### Directions
Return the lines from the one that contains "points = [vertex.co" through the one that contains "return [c /", both included, exactly as written and with nothing added.

### Dataset extract
========================================

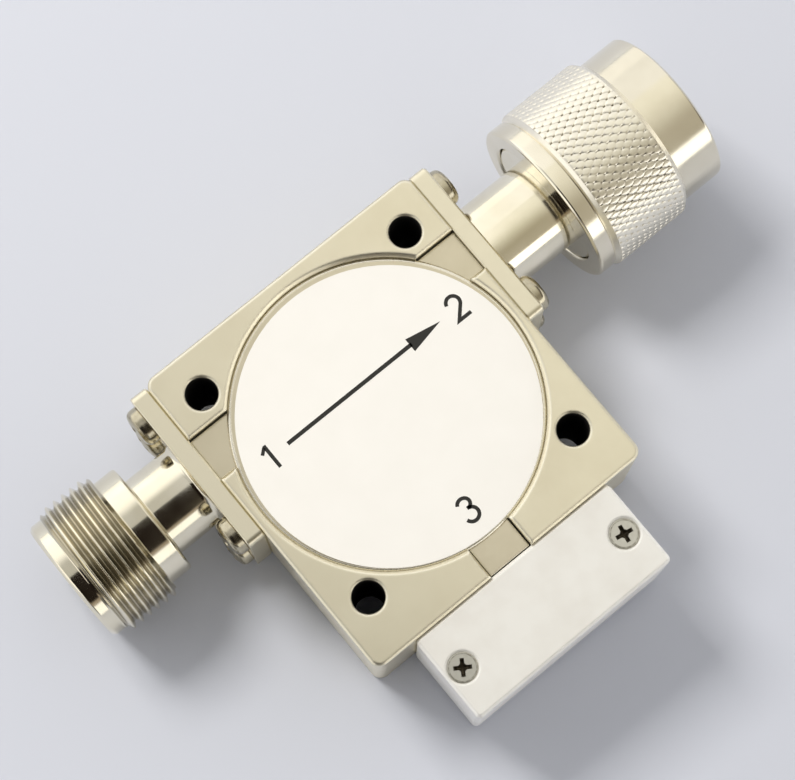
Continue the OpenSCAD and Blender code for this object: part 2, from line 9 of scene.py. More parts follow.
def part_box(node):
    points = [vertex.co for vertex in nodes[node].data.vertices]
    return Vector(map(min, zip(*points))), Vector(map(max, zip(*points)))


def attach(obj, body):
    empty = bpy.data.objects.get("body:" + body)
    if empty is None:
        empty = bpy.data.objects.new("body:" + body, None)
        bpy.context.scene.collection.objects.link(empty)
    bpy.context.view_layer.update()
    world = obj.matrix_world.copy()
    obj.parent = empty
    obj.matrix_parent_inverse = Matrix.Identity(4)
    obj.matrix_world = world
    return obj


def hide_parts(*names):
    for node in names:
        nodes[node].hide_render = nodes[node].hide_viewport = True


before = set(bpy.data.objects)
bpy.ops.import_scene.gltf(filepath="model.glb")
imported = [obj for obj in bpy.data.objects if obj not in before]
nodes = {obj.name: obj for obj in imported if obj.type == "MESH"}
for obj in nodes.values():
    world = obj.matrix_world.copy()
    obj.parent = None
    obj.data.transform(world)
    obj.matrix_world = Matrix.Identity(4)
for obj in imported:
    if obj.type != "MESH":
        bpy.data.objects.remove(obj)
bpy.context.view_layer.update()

# Housing.
# One block of soft steel, 35 x 38 x 15 mm, milled with a round cavity, a slot at each port and four clearance
# holes. It is blasted and then nickel plated, which gives a warm even satin; its broken edges are painted
# brighter as a highlight, and its bores are painted dark as shade.

bore_pitch, bore_r = 27.0, 1.7
cloud_size, speck_size, hair_width, hair_run = 9, 0.5, 0.35, 9


def linear(colour):
    """An sRGB hex value as linear RGBA."""
    parts = [int(colour[i:i + 2], 16) / 255 for i in (1, 3, 5)]
    return [c / 12.92 if c <= 0.04045 else ((c + 0.055) / 1.055) ** 2.4 for c in parts] + [1.0]


def put(finish, kind, inputs=(), **settings):
    """Adds a node with its settings. A node or a socket given as an input is linked, a node by the first
    output that it has in use, and any other value is set."""
    made = finish.node_tree.nodes.new("ShaderNode" + kind)
    for name, value in settings.items():
        setattr(made, name, value)
    for name, value in dict(inputs).items():
        if isinstance(value, bpy.types.Node):
            value = next(output for output in value.outputs if output.enabled)
        if isinstance(value, bpy.types.NodeSocket):
            finish.node_tree.links.new(value, made.inputs[name])
        else:
            made.inputs[name].default_value = value
    return made


def new_finish(name):
    """An empty node material."""
    finish = bpy.data.materials.new(name)
    finish.use_nodes = True
    finish.node_tree.nodes.clear()
    return finish


def dress(piece, finish):
    """Gives a piece or a CAD node its material."""
    piece.data.materials.clear()
    piece.data.materials.append(finish)


def reach(finish, place, middle, across):
    """How far a place is from an axis, in metres. The axis runs through middle, given in millimetres, and
    across is 1 for the two ways that count."""
    off_axis = put(finish, "VectorMath", {0: place, 1: [c / 1000 for c in middle]}, operation="SUBTRACT")
    flat = put(finish, "VectorMath", {0: off_axis, 1: across}, operation="MULTIPLY")
    return put(finish, "VectorMath", {0: flat}, operation="LENGTH")


def satin_nickel(name, light, dark, roughness, grain, grain_depth, edge_round, bores=False):
    """Nickel over a blasted face, with sizes in millimetres: broad clouds in the tone, a fine grain, a few
    hairlines, and edges that tumbling has rounded and rubbed, painted paler as a highlight so that each
    catches a line of light. Blasting leaves pits of about 0.05 mm, too fine to show, so the grain is drawn
    four times as coarse. Where asked, the walls of the four bores are painted near black, dull and not
    metallic, as shade."""
    coat = new_finish(name)
    place = put(coat, "TexCoord").outputs["Object"]
    clouds = put(coat, "TexNoise", {"Vector": place, "Scale": 1000 / cloud_size, "Detail": 3.0,
                                    "Roughness": 0.6})
    specks = put(coat, "TexNoise", {"Vector": place, "Scale": 1000 / speck_size, "Detail": 2.0})
    fine = put(coat, "TexNoise", {"Vector": place, "Scale": 1000 / grain, "Detail": 2.0, "Roughness": 0.6})
    drawn = put(coat, "Mapping", {"Vector": place, "Rotation": (0, 0, 0.6), "Scale": (1 / hair_run, 1, 1)})
    hairs = put(coat, "TexNoise", {"Vector": drawn, "Scale": 1000 / hair_width, "Detail": 1.0})
    tone = put(coat, "MapRange", {"Value": clouds, "From Min": 0.3, "From Max": 0.7})
    colour = put(coat, "Mix", {0: tone, 6: linear(dark), 7: linear(light)}, data_type="RGBA")
    marks = put(coat, "MapRange", {"Value": hairs, "From Min": 0.78, "From Max": 0.86})
    dull = put(coat, "MapRange", {"Value": specks, "From Min": 0.3, "From Max": 0.75,
                                  "To Min": roughness - 0.01, "To Max": roughness + 0.03})
    height = put(coat, "Math", {0: fine, 1: marks}, operation="SUBTRACT")
    edge = put(coat, "Bevel", {"Radius": edge_round / 1000}, samples=6)
    bump = put(coat, "Bump", {"Height": height, "Distance": grain_depth / 1000, "Normal": edge})
    facing = put(coat, "NewGeometry").outputs["True Normal"]
    turned = put(coat, "VectorMath", {0: edge, 1: facing}, operation="DOT_PRODUCT")
    # Painted highlight: the rubbed edges are also painted paler, so each shows a bright line.
    rubbed_and_highlit = put(coat, "MapRange", {"Value": turned, "From Min": 0.995, "From Max": 0.93})
    colour = put(coat, "Mix", {0: rubbed_and_highlit, 6: colour, 7: linear("#FBF6E6")}, data_type="RGBA")
    metal_share = 1.0
    if bores:
        # Painted shade: the bore walls are painted near black, dull and not metallic.
        quarter = put(coat, "VectorMath", {0: place}, operation="ABSOLUTE")
        off_bore = reach(coat, quarter, (bore_pitch / 2, bore_pitch / 2, 0), (1, 1, 0))
        inside = put(coat, "MapRange", {"Value": off_bore, "From Min": (bore_r + 0.08) / 1000,
                                        "From Max": (bore_r + 0.02) / 1000})
        colour = put(coat, "Mix", {0: inside, 6: colour, 7: linear("#14110E")}, data_type="RGBA")
        metal_share = put(coat, "Math", {0: 1.0, 1: inside}, operation="SUBTRACT")
        dull = put(coat, "Math", {0: dull, 1: inside}, operation="MAXIMUM")
    shader = put(coat, "BsdfPrincipled", {"Base Color": colour, "Metallic": metal_share, "Roughness": dull,
                                          "Normal": bump})
    put(coat, "OutputMaterial", {"Surface": shader})
    return coat


dress(nodes["housing"], satin_nickel("blasted_nickel_plate", "#E9E2CA", "#E1D9C0", roughness=0.3, grain=0.2,
                                     grain_depth=0.0004, edge_round=0.35, bores=True))

# Magnet stack.
# Ferrite magnets, soft steel pole discs, garnet discs in ceramic rings and a silver plated copper junction.
# The cover closes over them, so they show only with it off: pressed, ground and punched pieces.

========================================

### Response to the exercise
    points = [vertex.co for vertex in nodes[node].data.vertices]
    return Vector(map(min, zip(*points))), Vector(map(max, zip(*points)))


def attach(obj, body):
    empty = bpy.data.objects.get("body:" + body)
    if empty is None:
        empty = bpy.data.objects.new("body:" + body, None)
        bpy.context.scene.collection.objects.link(empty)
    bpy.context.view_layer.update()
    world = obj.matrix_world.copy()
    obj.parent = empty
    obj.matrix_parent_inverse = Matrix.Identity(4)
    obj.matrix_world = world
    return obj


def hide_parts(*names):
    for node in names:
        nodes[node].hide_render = nodes[node].hide_viewport = True


before = set(bpy.data.objects)
bpy.ops.import_scene.gltf(filepath="model.glb")
imported = [obj for obj in bpy.data.objects if obj not in before]
nodes = {obj.name: obj for obj in imported if obj.type == "MESH"}
for obj in nodes.values():
    world = obj.matrix_world.copy()
    obj.parent = None
    obj.data.transform(world)
    obj.matrix_world = Matrix.Identity(4)
for obj in imported:
    if obj.type != "MESH":
        bpy.data.objects.remove(obj)
bpy.context.view_layer.update()

# Housing.
# One block of soft steel, 35 x 38 x 15 mm, milled with a round cavity, a slot at each port and four clearance
# holes. It is blasted and then nickel plated, which gives a warm even satin; its broken edges are painted
# brighter as a highlight, and its bores are painted dark as shade.

bore_pitch, bore_r = 27.0, 1.7
cloud_size, speck_size, hair_width, hair_run = 9, 0.5, 0.35, 9


def linear(colour):
    """An sRGB hex value as linear RGBA."""
    parts = [int(colour[i:i + 2], 16) / 255 for i in (1, 3, 5)]
    return [c / 12.92 if c <= 0.04045 else ((c + 0.055) / 1.055) ** 2.4 for c in parts] + [1.0]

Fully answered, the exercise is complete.